We chatted with The North Sea before and it’s apparent that they have admirable tastes. Mmoths, Buffalo Sunn and All Tvvins in the Irish camp; Roy Orbison, Tame Impala and Jamie xx in the other. It’s odd then, that their debut full-length Anniversary bears more than a bit of Jonny Marr about it than it does ‘ol Jamie. Still, that’s not a bad thing, we’re talking about taste rather than influence and as such Anniversary is steeped in confident and intelligent compositions and stikes immediately with its mission statement.
There are moments of riotous sound juxtaposed with quieter considerations and they’re all wrapped up in Eoin Kenny’s youthful, energetic vitriol. ‘I Promise’ and its angular guitars makes for a promising start to the ten-track record; the drumming is tight and hypnotically rhythmic at times, the bass nuancing Kenny’s wistful vocals. ‘December’ ramps up the genre-splitting ethos of the band by gnarling the post-punk mentality into something with a lighter touch, while ‘In Love’ and ‘Vulnerable’ work to show The North Sea in a more contemplative light, prone to the same existentialist realities that plague the rest of us. There are traces of everybody from Editors to Suede hidden away in Anniversary.

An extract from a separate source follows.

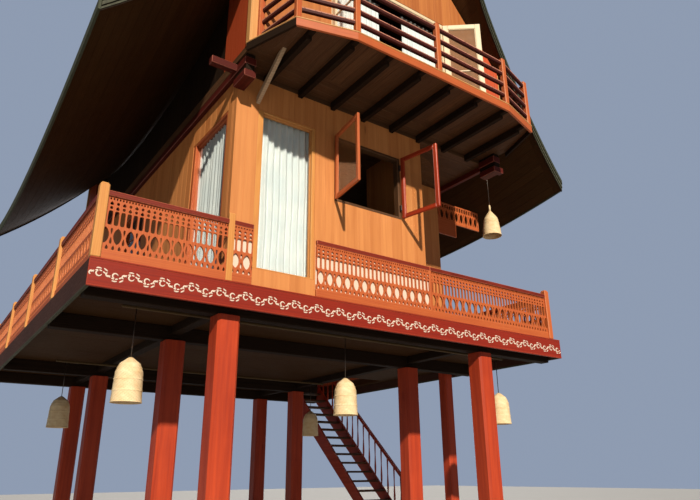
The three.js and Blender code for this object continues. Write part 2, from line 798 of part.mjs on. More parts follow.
// A run of railing; alongX says which way it goes, and place is where its middle lies across that way
function railRun(alongX, from, to, place, railThickness = topRailThickness) {
  const bar = (along, thickness, up) => {
    const across = around(place, thickness);
    return alongX ? box(along, across, up) : box(across, along, up);
  };
  const run = [from, to];
  const count = Math.max(1, Math.round((to - from) / splatPitch));
  const splats = Array.from({ length: count }, (_, i) => bar(
    around(from + ((i + 0.5) * (to - from)) / count, splatWidth),
    splatThickness,
    [deckTop + bottomBoardDepth - overlap, railTop - topRailDepth + overlap],
  ));
  return [
    bar(run, railThickness, [railTop - topRailDepth, railTop]),
    bar(run, Math.min(bottomBoardThickness, railThickness), [floorGap, deckTop + bottomBoardDepth]),
    ...splats,
  ];
}

function railPost(x, y, size = railPostSize) {
  return box(around(x, size), around(y, size), [floorGap, railPostTop]);
}

const wallPanelThickness = 2 * (bodyFront - gap - wallPanelPlace);
const panelFrom = frontTallLight.along[1] + overlap;

// A post against a wall's end; end is -1 at the front and 1 at the rear
function bayPost(x, end) {
  const y = inOrder(end * Math.abs(bayPostFront), end * (bodyRear + gap));
  return box(around(x, bayPostSize), y, [floorGap, railPostTop]);
}

addPiece('railing_left', joined([
  ...railRun(true, leftRailX, -outsideWall, frontRailY),
  ...railRun(false, frontRailY, rearRailY, leftRailX),
  ...railRun(true, leftRailX, -outsideWall, rearRailY),
  ...leftPostsY.map((y) => railPost(leftRailX, y)),
  bayPost(bayPostX, -1),
  bayPost(bayPostX, 1),
  ...railRun(true, bayPostX, frontTallLight.along[0], wallPanelPlace, wallPanelThickness),
]), 'orangeRail');

addPiece('railing_right', joined([
  ...railRun(true, panelFrom, bayJointX + overlap / 2, wallPanelPlace, wallPanelThickness),
  ...railRun(true, bayJointX, rightRailX, frontRailY),
  ...railRun(false, frontRailY, rearRailY, rightRailX),
  ...railRun(true, outsideWall, rightRailX, rearRailY),
  ...rightPostsY.map((y) => railPost(rightRailX, y)),
  bayPost(-bayPostX, 1),
]), 'orangeRail');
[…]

If anything this brings the music home, so to speak, and therein lies the beauty of Anniversary; it seamlessly flits from one extreme to the other without jarring the listener and as such makes for a rewarding listen. It’s fair to say that while Kenny and co. might well be beginning to find their feet proper, they’ve made a promising, and now very public, first step in doing so. Now comes the dreaded second album, but we’re quite confident The North Sea won’t have too much trouble with that.